__Required task__: From the listing below, copy only the lines running from the line that contains "for item in" to the line that contains "obj.parent = empty", both included.

◇ ◇ ◇ ◇ ◇ ◇ ◇

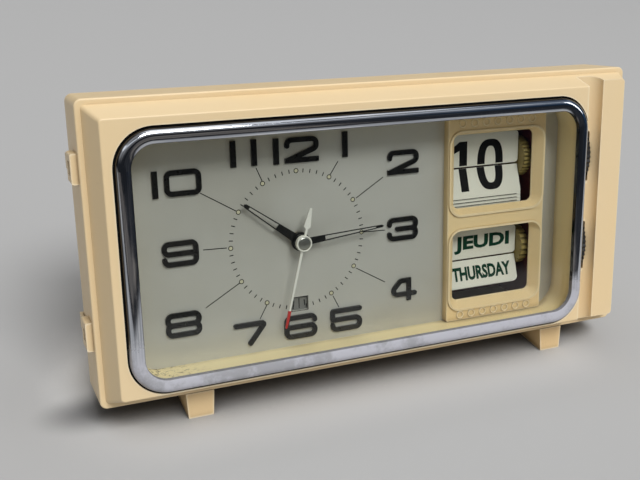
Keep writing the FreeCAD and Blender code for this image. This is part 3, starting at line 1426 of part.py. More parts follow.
def build():
    front_case()
    rear_cover()
    front_foot("front_foot_left", S.foot_left_x)
    front_foot("front_foot_right", S.foot_right_x)
    chrome_bezel()
    glass()
    dial_surround()
    dial_plate()
    hour_numerals()
    calendar_panel()
    calendar_frame()
    calendar_unit("date", S.date_axis_z, S.date_hinge_z, 31)
    calendar_unit("day", S.day_axis_z, S.day_hinge_z, 21)
    calendar_slide()
    dial_screws()
    hands()
    movement_plate("movement_front_plate", S.front_plate_depth, FRONT_PLATE_BACK)
    movement_plate("movement_back_plate", BACK_PLATE_FRONT, BACK_PLATE_BACK)
    movement_pillars()
    motion_work()
    escapement(going_train())
    barrels()
    alarm_work()
    winding_key("time_key", ARBORS["time"])
    winding_key("alarm_key", ARBORS["alarm"])
    set_knob("hand_set_knob", ARBORS["set"])
    set_knob("alarm_set_knob", ARBORS["alarm_set"])
    alarm_stop_button()


def check_and_write():
    """Stops on any failed object, then writes each piece to its own file."""
    doc.recompute()
    for item in doc.Objects:
        if "Invalid" in item.State or "Error" in item.State:
            raise RuntimeError(f"{item.Label} failed: {item.State}")
    for piece in PIECES:
        if piece.Shape.isNull() or not piece.Shape.isValid():
            raise RuntimeError(f"{piece.Label} has no valid shape")
    os.makedirs("parts", exist_ok=True)
    for piece in PIECES:
        piece.Shape.exportStep(f"parts/{piece.Label}.step")
    print(len(PIECES), "pieces, lean", round(LEAN, 2))


build()
check_and_write()
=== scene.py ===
import json
import math
import bpy
import numpy as np
from mathutils import Matrix, Vector


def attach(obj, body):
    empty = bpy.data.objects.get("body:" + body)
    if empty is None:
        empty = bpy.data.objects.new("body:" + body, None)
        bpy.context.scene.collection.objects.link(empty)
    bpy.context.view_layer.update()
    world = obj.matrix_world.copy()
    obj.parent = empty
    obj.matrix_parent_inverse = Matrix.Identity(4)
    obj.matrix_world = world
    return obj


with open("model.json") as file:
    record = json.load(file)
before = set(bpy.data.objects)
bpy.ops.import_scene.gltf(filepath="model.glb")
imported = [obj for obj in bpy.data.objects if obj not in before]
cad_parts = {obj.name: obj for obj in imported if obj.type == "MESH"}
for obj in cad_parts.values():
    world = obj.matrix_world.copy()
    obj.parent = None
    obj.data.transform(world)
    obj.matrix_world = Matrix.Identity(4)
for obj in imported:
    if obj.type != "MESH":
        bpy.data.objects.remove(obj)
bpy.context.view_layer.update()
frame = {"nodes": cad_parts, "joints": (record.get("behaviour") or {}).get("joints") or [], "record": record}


def joint_row(name):
    """A joint's entry in the frame."""
    return next(j for j in frame["joints"] if j["name"] == name)


# The clock leans back: pieces are drawn upright in the case's own frame (X right, Y back,
# Z up, in millimetres from the middle of the front face) and then turned and lifted.
MM_PER_M = 1000.0
DIAL = np.array([-37.4, 24.0, -3.2])
minutes = joint_row("minutes_spin")
LEAN = math.atan2(-minutes["axis"][2], minutes["axis"][1])
TURN = np.array([[1, 0, 0], [0, math.cos(LEAN), math.sin(LEAN)], [0, -math.sin(LEAN), math.cos(LEAN)]])
SHIFT = np.array(minutes["pos_m"]) - TURN @ DIAL / MM_PER_M


def case_place(name):
    """Where a joint lies, in the case's own frame."""
    return (np.array(joint_row(name)["pos_m"]) - SHIFT) @ TURN * MM_PER_M


# Depths of the faces that carry print, in the case's frame. The flap hangs a little in front of
# its hinge line, and the leaf of the next date or day stands a little behind it.
CARD_THICK = 0.25
DATE_HINGE = case_place("date_flap_fall")
DAY_HINGE = case_place("day_flap_fall")
FLAP_FACE = DATE_HINGE[1] - 0.35
FLAP_BACK = FLAP_FACE + CARD_THICK
NEXT_FACE = FLAP_BACK + 0.3
DIAL_FACE = 16.5
ALARM_DISC_FACE = 17.5
PANEL_FACE = 12.7

# How far the print stands off its face: the date on the cards, and most of the rest
INK = 0.02
THICK_INK = 0.03

# The front card below the hinge line leans forward and lies a little behind that line
CARD_LEAN_DEG = 17.0
CARD_FACE = 0.5

HOUR_CIRCLE = 29.5
BEZEL_MIDDLE = np.array([-8.9, -1.5])
BEZEL_HALF = np.array([105.2, 51.9])
BEZEL_CORNER = 15.0


def to_row(points):
    """Case millimetres to row metres, for points (n, 3)."""
    return np.asarray(points, float) @ TURN.T / MM_PER_M + SHIFT


# Materials


class Nodes:
    """A short way to add and join shader nodes."""

    def __init__(self, tree):
        self.tree = tree

    def add(self, kind, **sockets):
        """A node with inputs set by name, with _ for a space, or by number, as in i0 and i1."""
        node = self.tree.nodes.new(kind)
        for name, value in sockets.items():
            key = int(name[1:]) if name[0] == "i" and name[1:].isdigit() else name.replace("_", " ")
            self.put(node, key, value)
        return node

    def put(self, node, key, value):
        """Join an input to another node's output, or set it to a plain value."""
        if isinstance(value, bpy.types.NodeSocket):
            self.tree.links.new(value, node.inputs[key])
        else:
            node.inputs[key].default_value = value

    def noise(self, vector, scale, detail=4.0, rough=0.55):
        node = self.add("ShaderNodeTexNoise", Vector=vector, Scale=scale, Detail=detail, Roughness=rough)
        return node.outputs["Fac"]

    def ramp(self, fac, low, high):
        """Smooth step of a value between two limits, from 0 to 1."""
        node = self.add("ShaderNodeMapRange", Value=fac)
        node.interpolation_type = "SMOOTHSTEP"
        node.inputs["From Min"].default_value = low
        node.inputs["From Max"].default_value = high
        return node.outputs["Result"]

    def math(self, kind, a, b=0.0, c=0.0):
        node = self.tree.nodes.new("ShaderNodeMath")
        node.operation = kind
        for index, value in enumerate((a, b, c)):
            self.put(node, index, value)
        return node.outputs[0]

    def mix(self, fac, a, b):
        node = self.tree.nodes.new("ShaderNodeMix")
        node.data_type = "RGBA"
        self.put(node, 0, fac)
        self.put(node, 6, a)
        self.put(node, 7, b)
        return node.outputs[2]

    def group(self, tree, vector):
        node = self.tree.nodes.new("ShaderNodeGroup")
        node.node_tree = tree
        self.put(node, 0, vector)
        return node.outputs

    def without(self, value):
        """One less the value."""
        return self.math("SUBTRACT", 1.0, value)

    def times(self, a, b):
        return self.math("MULTIPLY", a, b)

    def bump(self, height, strength, distance):
        node = self.add("ShaderNodeBump", Height=height, Strength=strength, Distance=distance)
        return node.outputs["Normal"]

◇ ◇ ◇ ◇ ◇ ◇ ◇

__Answer to this task__:
    for item in doc.Objects:
        if "Invalid" in item.State or "Error" in item.State:
            raise RuntimeError(f"{item.Label} failed: {item.State}")
    for piece in PIECES:
        if piece.Shape.isNull() or not piece.Shape.isValid():
            raise RuntimeError(f"{piece.Label} has no valid shape")
    os.makedirs("parts", exist_ok=True)
    for piece in PIECES:
        piece.Shape.exportStep(f"parts/{piece.Label}.step")
    print(len(PIECES), "pieces, lean", round(LEAN, 2))


build()
check_and_write()
=== scene.py ===
import json
import math
import bpy
import numpy as np
from mathutils import Matrix, Vector


def attach(obj, body):
    empty = bpy.data.objects.get("body:" + body)
    if empty is None:
        empty = bpy.data.objects.new("body:" + body, None)
        bpy.context.scene.collection.objects.link(empty)
    bpy.context.view_layer.update()
    world = obj.matrix_world.copy()
    obj.parent = empty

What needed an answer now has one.